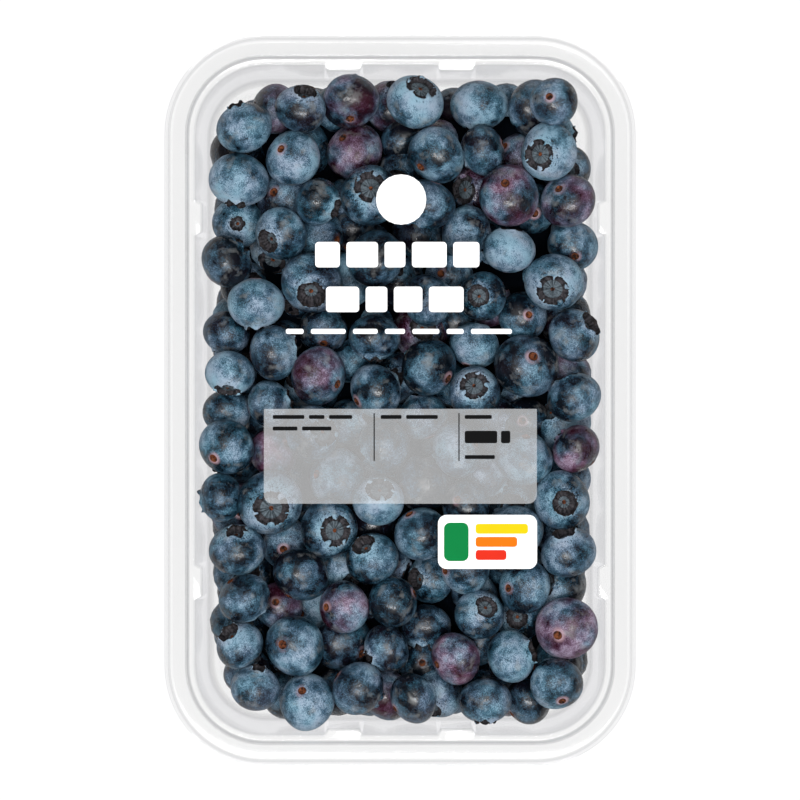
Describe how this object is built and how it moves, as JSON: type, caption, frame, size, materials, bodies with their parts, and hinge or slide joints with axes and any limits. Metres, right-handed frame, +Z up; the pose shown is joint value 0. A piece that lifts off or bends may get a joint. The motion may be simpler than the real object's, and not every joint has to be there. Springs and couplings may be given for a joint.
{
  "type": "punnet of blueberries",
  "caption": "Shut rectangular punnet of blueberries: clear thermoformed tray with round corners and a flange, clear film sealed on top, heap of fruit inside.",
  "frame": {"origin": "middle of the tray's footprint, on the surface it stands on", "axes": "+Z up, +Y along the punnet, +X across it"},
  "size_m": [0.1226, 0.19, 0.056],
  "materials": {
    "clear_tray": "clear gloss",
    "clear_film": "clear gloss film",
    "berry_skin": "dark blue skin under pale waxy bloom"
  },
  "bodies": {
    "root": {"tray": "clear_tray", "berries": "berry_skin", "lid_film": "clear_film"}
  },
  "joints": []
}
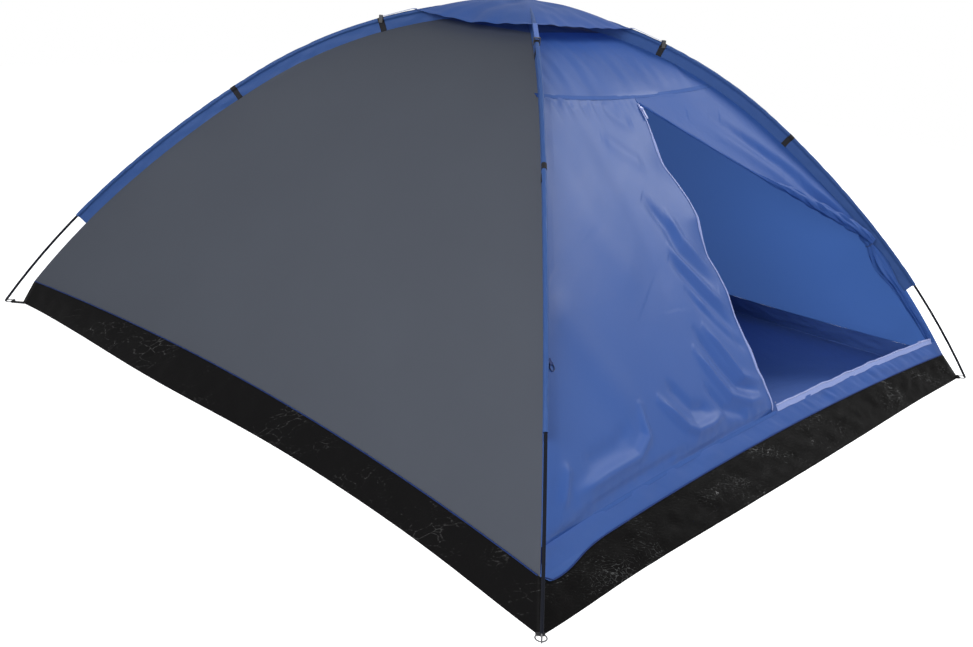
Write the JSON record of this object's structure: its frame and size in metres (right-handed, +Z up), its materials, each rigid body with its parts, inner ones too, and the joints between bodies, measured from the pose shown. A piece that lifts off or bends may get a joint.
──────
Exercise aim.
Output every line above without altering anything.

The solution.
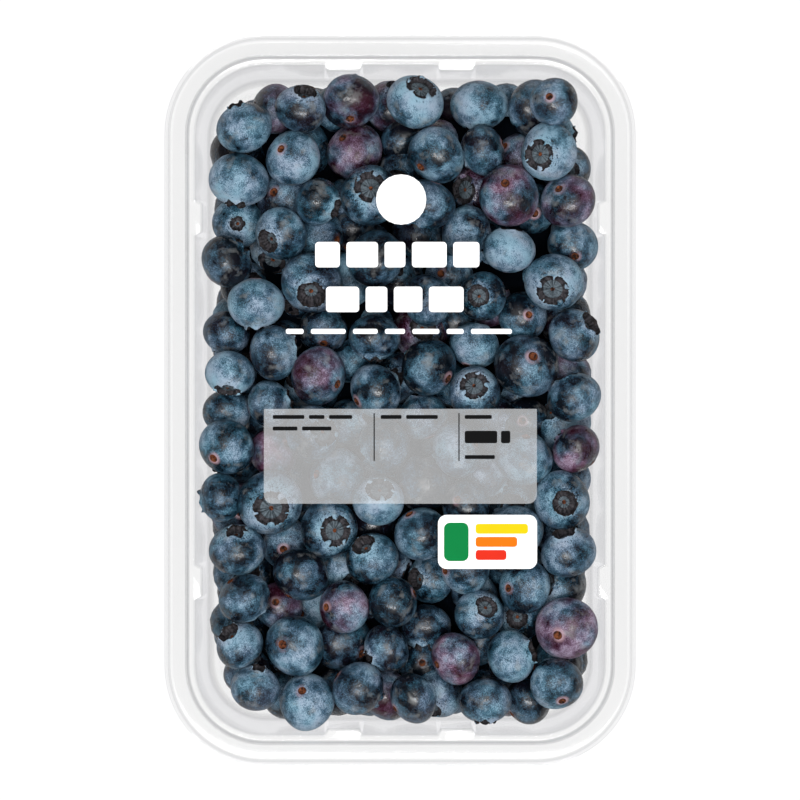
Describe how this object is built and how it moves, as JSON: type, caption, frame, size, materials, bodies with their parts, and hinge or slide joints with axes and any limits. Metres, right-handed frame, +Z up; the pose shown is joint value 0. A piece that lifts off or bends may get a joint. The motion may be simpler than the real object's, and not every joint has to be there. Springs and couplings may be given for a joint.
{
  "type": "punnet of blueberries",
  "caption": "Shut rectangular punnet of blueberries: clear thermoformed tray with round corners and a flange, clear film sealed on top, heap of fruit inside.",
  "frame": {"origin": "middle of the tray's footprint, on the surface it stands on", "axes": "+Z up, +Y along the punnet, +X across it"},
  "size_m": [0.1226, 0.19, 0.056],
  "materials": {
    "clear_tray": "clear gloss",
    "clear_film": "clear gloss film",
    "berry_skin": "dark blue skin under pale waxy bloom"
  },
  "bodies": {
    "root": {"tray": "clear_tray", "berries": "berry_skin", "lid_film": "clear_film"}
  },
  "joints": []
}
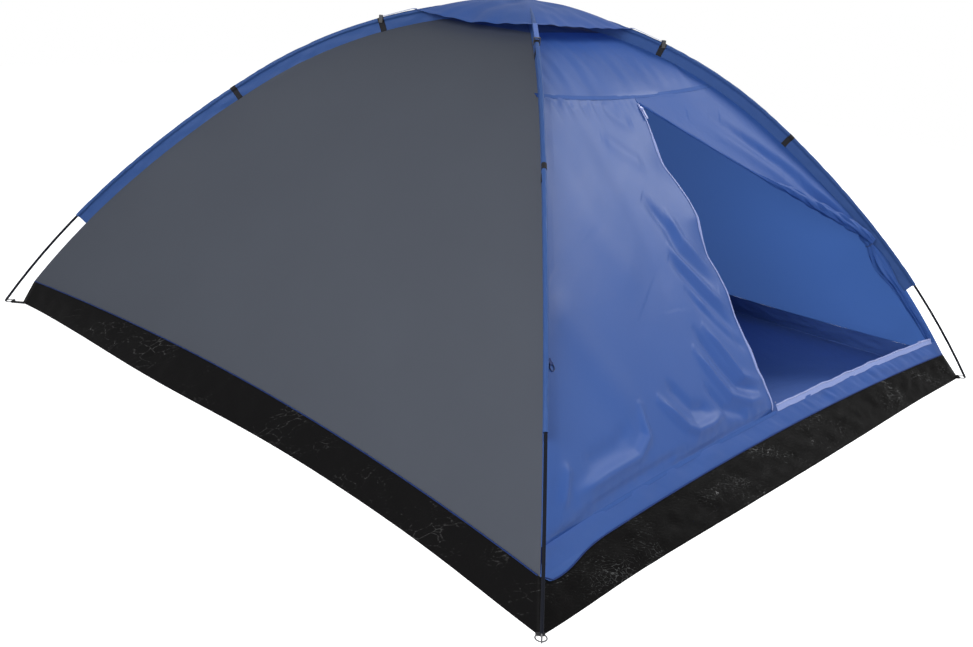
Write the JSON record of this object's structure: its frame and size in metres (right-handed, +Z up), its materials, each rigid body with its parts, inner ones too, and the joints between bodies, measured from the pose shown. A piece that lifts off or bends may get a joint.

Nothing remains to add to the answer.